Brazzi trained as a stage actor and was a matinee idol of Italian cinema, before moving to Hollywood in the early 1950s. He was propelled to international fame with his role in the English-language film Three Coins in the Fountain (1954), followed by leading male roles in David Lean's Summertime (1955), opposite Katharine Hepburn, as well as in the film version of the Rodgers and Hammerstein musical South Pacific.

His other notable English-language films include The Barefoot Contessa (1954), The Story of Esther Costello (1957), opposite Joan Crawford, Count Your Blessings (1959), Light in the Piazza (1962), and The Italian Job (1969). He also wrote and directed several films in his native Italy, sometimes using the pseudonym Edward Ross.

Brazzi was born in Bologna, Italy, the son of Maria Ghedini and Adelmo Brazzi, an employee of the Rizzoli shoe factory. He was named after Rossano Veneto, where his father was stationed during his military service in World War I. Brazzi attended San Marco University in Florence, Italy, where he was raised from the age of four. He was a lawyer before becoming an actor and made his film debut in 1939.

Early Italian roles included Tosca (1941), The Hero of Venice (1941), The King's Jester (1941), A Woman Has Fallen (1941) and We the Living (1942) with Alida Valli.
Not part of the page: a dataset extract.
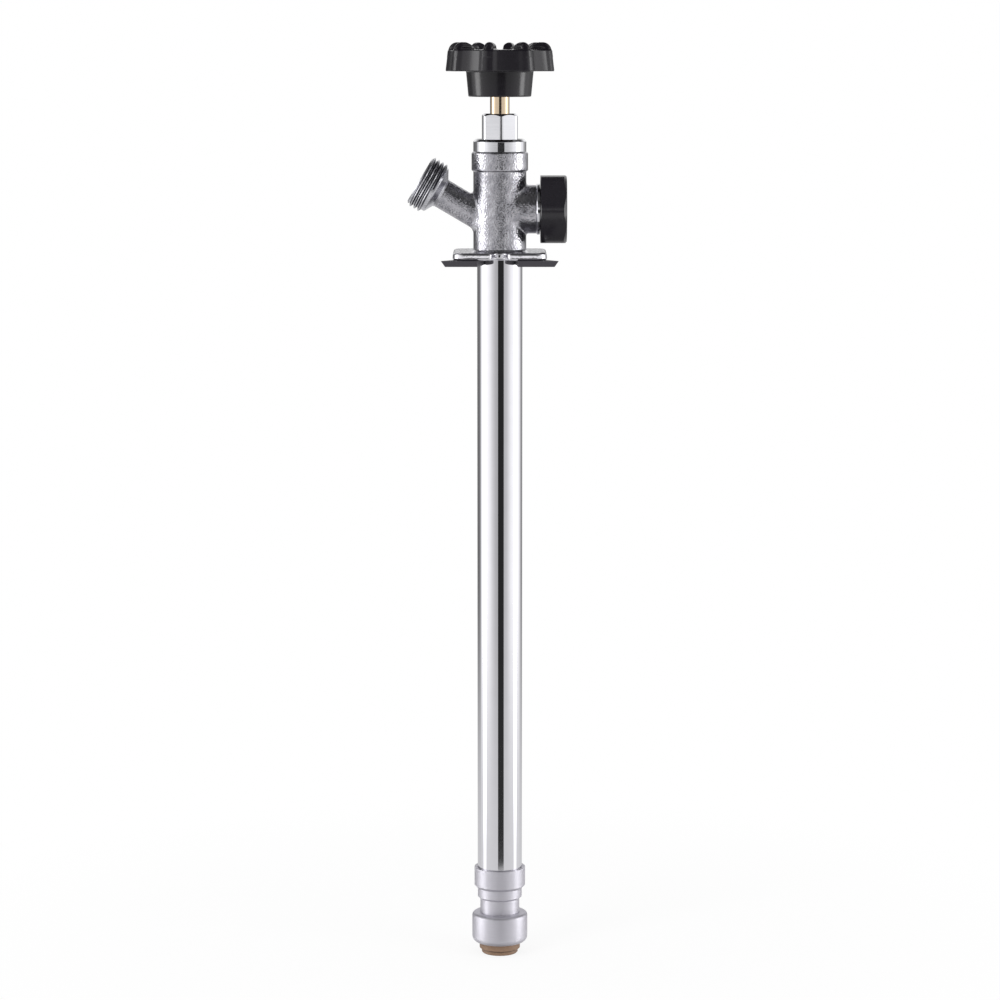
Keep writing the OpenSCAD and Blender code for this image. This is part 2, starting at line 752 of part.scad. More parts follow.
// Tan plastic collar that is pushed in to let go of the pipe
module release_collar() {
    narrow_r = pipe_hole_r + release_wall;
    flange_h = 1.5;
    nose_r = pipe_hole_r + 1.6;
    nose_z = grip_z - release_travel - free_gap;
    color("tan") rotate_extrude() polygon(concat(
        [[pipe_hole_r, nose_z], [pipe_hole_r, release_foot + 0.4], [pipe_hole_r + 0.3, release_foot]],
        arc(narrow_r - 0.7, release_foot + 0.7, 0.7, -90, 0),
        [[narrow_r, shell_foot_z - release_wide], [release_r, shell_foot_z - release_wide],
         [release_r, release_flange_z], [release_r + 0.9, release_flange_z],
         [release_r + 0.9, release_flange_z + flange_h], [nose_r, release_flange_z + flange_h],
         [nose_r, nose_z]]));
}

// Plastic float that water pushes outwards to shut the vent
module vent_float() {
    stem_end = stub_end + 1;
    color("whitesmoke") along_vent() {
        translate([0, 0, float_x]) cylinder(r = vent_bore_r - 2 * free_gap, h = float_t);
        translate([0, 0, float_x]) cylinder(r = float_stem_r, h = stem_end - float_x);
    }
}

// Rubber seal on the float's outer face
module vent_seal() {
    color("black") along_vent() translate([0, 0, vent_seal_x])
        ring(vent_bore_r - 3 * free_gap, float_stem_r + fit_gap, vent_seal_t);
}

// Brass seat with a raised lip, three spokes and a guide for the float's stem
module vent_seat() {
    flange_x = stub_end + vent_gasket_t;
    hole_r = vent_bore_r - 3;
    hub_r = float_stem_r + 1.2;
    color("goldenrod") along_vent() difference() {
        union() {
            translate([0, 0, flange_x]) ring(stub_d / 2, hole_r, 1);
            translate([0, 0, vent_lip_x + 0.8]) ring(vent_bore_r - fit_gap, hole_r, flange_x - vent_lip_x);
            translate([0, 0, vent_lip_x]) ring(hole_r + 1, hole_r, 1.6);
            translate([0, 0, vent_lip_x + 2]) cylinder(r = hub_r, h = flange_x - vent_lip_x - 2);
            for (turn = [0:120:240])
                rotate(turn) translate([0, -0.8, vent_lip_x + 2.3])
                    cube([hole_r + 0.5, 1.6, flange_x - vent_lip_x - 2.6]);
        }
        cylinder(r = float_stem_r + run_gap, h = 3 * stub_end);
    }
}

// Flat gasket between the vent seat and the end of the stub
module vent_gasket() {
    color("black") along_vent() translate([0, 0, stub_end])
        ring(stub_d / 2, vent_bore_r, vent_gasket_t);
}

// Outline of the cap: a hexagon with large round corners, a hair proud of its flats
module cap_outline() {
    centre_r = (cap_af / 2 - cap_corner) / cos(30);
    flat_r = cap_corner - 0.02;
    corners = [for (i = [0:5]) 60 * i + 30];
    for (a = corners) rotate(a) translate([centre_r, 0]) circle(r = cap_corner);
    polygon([for (a = corners, side = [-30, 30])
        [centre_r * cos(a) + flat_r * cos(a + side),
         centre_r * sin(a) + flat_r * sin(a + side)]]);
}

// Black plastic cap of the vent, with air grooves inside its skirt
module vent_cap() {
    reach_r = (cap_af / 2 - cap_corner) / cos(30) + cap_corner + 0.1;
    groove_r = 1.2;
    color("dimgray") along_vent() translate([0, 0, cap_x]) difference() {
        intersection() {
            linear_extrude(cap_l) cap_outline();
            union() {
                cylinder(r1 = reach_r - 0.5, r2 = reach_r, h = 0.5);
                translate([0, 0, 0.5]) cylinder(r = reach_r + cut, h = cap_l - cap_chamfer - 0.5);
                translate([0, 0, cap_l - cap_chamfer])
                    cylinder(r1 = reach_r, r2 = reach_r - cap_chamfer, h = cap_chamfer);
            }
        }
        translate([0, 0, -cut]) cylinder(r = stub_d / 2 + fit_gap, h = cap_room_x - cap_x + cut);
        for (turn = [0:60:300])
            rotate(turn) translate([stub_d / 2, 0, -cut])
                cylinder(r = groove_r, h = cap_room_x - cap_x + cut);
    }
}

// Skirt of the hand wheel: ridges with hollows between them, drawn in towards its top
module wheel_skirt() {
    half = 180 / ridges;
    ridge_at = wheel_r + ridge_tip - ridge_r;
    across = scallop_r + ridge_r;
    scallop_at = ridge_at * cos(half) + sqrt(across ^ 2 - (ridge_at * sin(half)) ^ 2);
    lean = asin(ridge_at * sin(half) / across);
    // The core's corners stand just inside the ridges, where the hollows touch them
    corner_r = 0.95 * ridge_r;
    corner_turn = half + lean;
    translate([0, 0, skirt_z]) intersection() {
        linear_extrude(skirt_h) {
            for (i = [0:ridges - 1]) rotate(2 * half * i) translate([ridge_at, 0]) circle(r = ridge_r);
            difference() {
                polygon([for (i = [0:ridges - 1], side = [-1, 1])
                    let (a = 2 * half * i, b = a + side * corner_turn)
                    [ridge_at * cos(a) + corner_r * cos(b), ridge_at * sin(a) + corner_r * sin(b)]]);
                for (i = [0:ridges - 1])
                    rotate(2 * half * i + half) translate([scallop_at, 0]) circle(r = scallop_r, $fn = 360);
            }
        }
        cylinder(r1 = wheel_r, r2 = wheel_r - wheel_draft, h = skirt_h);
    }
}

// One finger rib on the wheel's rim: round across its top, and round at both ends
module finger_rib() {
    r = rib_w / 2;
    outer = wheel_r - wheel_draft - 0.4;
    inner = outer - 10;
    foot = rim_z - 2;
    top = rim_z + rib_h;
    end_r = rib_h - 0.6;
    intersection() {
        rotate([90, 0, 90]) linear_extrude(wheel_r) {
            translate([0, top - r]) circle(r = r);
            translate([-r, foot]) square([rib_w, top - r - foot]);
        }
        rotate([90, 0, 0]) linear_extrude(2 * rib_w, center = true) polygon(concat(
            [[inner, foot - cut], [outer, foot - cut]],
            arc(outer - end_r, top + 0.1 - end_r, end_r, 0, 90, 8),
            arc(inner + end_r, top + 0.1 - end_r, end_r, 90, 180, 8)));
    }
}

// Black plastic hand wheel: ridged skirt with finger ribs, hollow below, on a flared hub
module handwheel() {
    hub_top_r = hub_r + hub_flare;
    cavity_h = hub_h + 2.4;
    dish_r = boss_r + 6;
    color("dimgray") rotate(ridge_turn - 90) difference() {
        union() {
            translate([0, 0, hub_z]) cylinder(r1 = hub_r, r2 = hub_top_r, h = hub_h);
            wheel_skirt();
            for (i = [0:ridges - 1]) rotate(i * 360 / ridges) finger_rib();
        }
        // Hollow between hub and skirt, and inside the hub round its boss and webs
        translate([0, 0, skirt_z - cut])
            ring(wheel_r - 2.6 - wheel_wall, hub_top_r + free_gap, skirt_h - wheel_wall + cut);
        difference() {
            translate([0, 0, hub_z - cut]) cylinder(r = hub_r - wheel_wall, h = cavity_h + cut);
            translate([0, 0, hub_z - 2 * cut]) cylinder(r = boss_r, h = cavity_h + 3 * cut);
            for (turn = [0:90:270])
                rotate(turn) translate([0, -0.8, hub_z + 2]) cube([hub_r, 1.6, cavity_h + cut]);
        }
        // Dished top with a recess for the screw
        translate([0, 0, rim_z - 2]) cylinder(r1 = dish_r - 3, r2 = dish_r, h = 2.001);
        translate([0, 0, recess_z]) cylinder(r = washer_d / 2 + 2, h = skirt_h);
        // Hole for the stem and its fluted top
        translate([0, 0, hub_z - cut]) cylinder(r = stem_r + fit_gap, h = 6 + cut + fit_gap);
        translate([0, 0, hub_z]) stem_top(fit_gap, skirt_z - hub_z + skirt_h);
    }
}

// Flat washer under the screw's head
module handle_washer() {
    color("silver") translate([0, 0, recess_z]) ring(washer_d / 2, screw_d / 2 + fit_gap, washer_t);
}

// Round head screw with a cross recess
module handle_screw() {
    head_z = recess_z + washer_t;
    color("silver") difference() {
        union() {
            translate([0, 0, head_z]) cylinder(d1 = head_d, d2 = head_d - 1.6, h = head_h);
            translate([0, 0, recess_z - free_gap - screw_l + 0.5])
                cylinder(d = screw_d, h = screw_l + washer_t);
        }
        for (turn = [0, 90])
            rotate(turn) translate([-2.2, -0.5, head_z + head_h - 1.4]) cube([4.4, 1, 1.4 + cut]);
    }
}

valve_body();
outer_tube();
wall_wedge();
packing_nut();
packing_gland();
packing_ring();
packing_washer();
stem();
stem_pin();
operating_rod();
rod_guide();
drive_screw();
swivel_ring();
handwheel();
handle_screw();
handle_washer();
washer_holder();
seat_washer();
washer_screw();
drive_nut();
end_fitting();
connector_shell();
inlet_seal();
seal_spacer();
grip_ring();
grip_retainer();
release_collar();
vent_float();
vent_seal();
vent_seat();
vent_gasket();
vent_cap();
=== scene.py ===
from math import cos, pi, radians, sin, sqrt

import bmesh
import bpy
import numpy as np
from mathutils import Matrix, Vector


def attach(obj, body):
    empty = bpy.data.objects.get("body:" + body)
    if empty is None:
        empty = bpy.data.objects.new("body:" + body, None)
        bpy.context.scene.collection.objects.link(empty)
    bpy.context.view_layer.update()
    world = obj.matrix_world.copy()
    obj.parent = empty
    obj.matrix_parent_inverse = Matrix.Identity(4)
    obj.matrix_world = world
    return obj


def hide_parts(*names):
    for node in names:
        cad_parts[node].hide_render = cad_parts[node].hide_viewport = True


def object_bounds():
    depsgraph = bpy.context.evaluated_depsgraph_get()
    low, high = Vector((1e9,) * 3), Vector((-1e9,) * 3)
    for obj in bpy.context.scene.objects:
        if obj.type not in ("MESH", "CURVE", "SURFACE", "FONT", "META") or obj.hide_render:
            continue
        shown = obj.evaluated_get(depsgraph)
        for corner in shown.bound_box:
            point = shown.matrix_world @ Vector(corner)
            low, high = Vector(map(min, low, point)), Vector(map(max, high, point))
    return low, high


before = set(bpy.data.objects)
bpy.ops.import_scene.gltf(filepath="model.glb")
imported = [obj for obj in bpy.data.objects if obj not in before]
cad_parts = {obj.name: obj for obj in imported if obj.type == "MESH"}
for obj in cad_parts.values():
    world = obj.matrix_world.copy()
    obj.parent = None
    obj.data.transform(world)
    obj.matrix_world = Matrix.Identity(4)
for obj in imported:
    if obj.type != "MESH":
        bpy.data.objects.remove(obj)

cad_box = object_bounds()
scene = bpy.context.scene

# The view of the photograph: a long lens level with the hand wheel's hub, just under 1.6 m in
# front of the tap and tilted down until the whole tube is in the frame.
scene.view_settings.view_transform = "Standard"
lens = bpy.data.cameras.new("photo_lens")
lens.sensor_width = 36
lens.lens = 115.9
lens.clip_end = 30
camera = bpy.data.objects.new("photo_camera", lens)
camera.location = (0.0001, -1.58, 0.0996)
camera.rotation_euler = (radians(90 - 7.8), 0, 0)
scene.collection.objects.link(camera)
scene.camera = camera


# The light tent: two tall white panels at the sides with a brighter strip in each, a black slit
# towards the camera, and a pale backdrop. Polished metal shows it; the camera sees plain white.
class Wire:
    """One output of a node tree. A sum on it adds its Math nodes."""

    def __init__(self, tree, socket=None):
        self.tree = tree
        self.socket = socket

    def node(self, kind, settings=None, sockets=None, out=0):
        """Adds a node: its settings first, then the values or links of its sockets."""
        made = self.tree.nodes.new("ShaderNode" + kind)
        for name, value in (settings or {}).items():
            if name == "stops":
                ramp = made.color_ramp.elements
                ramp.remove(ramp[1])
                ramp[0].position = value[0][0]
                for place, level in value[1:]:
                    ramp.new(place)
                for stop, (place, level) in zip(ramp, value):
                    stop.color = (level, level, level, 1)
            else:
                setattr(made, name, value)
        for name, value in (sockets or {}).items():
            if isinstance(value, Wire):
                self.tree.links.new(value.socket, made.inputs[name])
            else:
                made.inputs[name].default_value = value
        return Wire(self.tree, made.outputs[out])

    def other(self, out):
        """Another output of the same node."""
        return Wire(self.tree, self.socket.node.outputs[out])

    def maths(self, operation, *values):
        return self.node("Math", {"operation": operation}, dict(enumerate(values)))

    def __add__(self, value):
        return self.maths("ADD", self, value)

    def __sub__(self, value):
        return self.maths("SUBTRACT", self, value)

    def __rsub__(self, value):
        return self.maths("SUBTRACT", value, self)

    def __mul__(self, value):
        return self.maths("MULTIPLY", self, value)

    __radd__ = __add__
    __rmul__ = __mul__

    def levels(self, *stops):
        """A ramp of grey levels from 0 to 1."""
        return self.node("ValToRGB", {"stops": stops}, {"Fac": self})

    def rise(self, low, high):
        """0 below low and 1 above high, with a smooth step between."""
        return self.node("MapRange", {"interpolation_type": "SMOOTHSTEP"},
                         {"Value": self, "From Min": low, "From Max": high})

    def blend(self, first, second):
        """The first colour where this is 0 and the second where it is 1."""
        return self.node("Mix", {"data_type": "RGBA"}, {0: self, 6: first, 7: second}, 2)


def around(*levels):
    """Stops of a ramp over the turn from the camera, in degrees towards +X, at an eighth level."""
    return [(turn / 360 + 0.5, level / 8) for turn, level in levels]


world = bpy.data.worlds.new("light_tent")
scene.world = world
world.use_nodes = True
world.node_tree.nodes.clear()
tent = Wire(world.node_tree)
side = tent.node("SeparateXYZ", None, {0: tent.node("TexCoord")})
turn = tent.maths("ARCTAN2", side, side.other(1) * -1) * (0.5 / pi) + 0.5
height = side.other(2) * 0.5 + 0.5
panels = turn.levels(*around(
    (-180, 0.25), (-150, 0.14), (-120, 0.22), (-110, 0.95), (-97, 1.2), (-94, 3.6), (-76, 3.6),
    (-72, 1.2), (-54, 1.0), (-38, 0.72), (-21, 0.5), (-9, 0.44), (21, 0.5), (36, 0.6), (58, 1.0),
    (76, 1.15), (79, 3.6), (96, 3.6), (99, 1.2), (119, 1.0), (129, 0.55), (150, 0.24), (180, 0.25))) * 8
up = side.other(2)
# The strips are brighter below the wall, and fade into the panels towards the table.
strips = 1 + panels.rise(2, 3) * (1 - up.rise(-0.15, -0.1)) * 0.9
low = 1 - up.rise(-0.25, -0.15)
ends = height.levels(
    (0, 0.4), (0.05, 0.4), (0.1, 0.8), (0.16, 1), (0.66, 1), (0.76, 0.2), (0.9, 0.2), (1, 0.12))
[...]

Brazzi was in Girl of the Golden West (1942), a Western, The Gorgon (1942), and the biopic Maria Malibran (1942). He made Back Then (1943) in Germany.

After the war, Brazzi was in The Black Eagle (1946), The Great Dawn (1947), Fury (1947), Bullet for Stefano (1947), The Courier of the King (1947), and The White Devil (1947). There was also the biopic Eleonora Duse (1948).

Brazzi moved to Hollywood and was cast as the professor in Little Women (1949). Back in Italy he made Volcano (1951) with Anna Magnani, The Fighting Men (1950), and Romanzo d'amore (1951).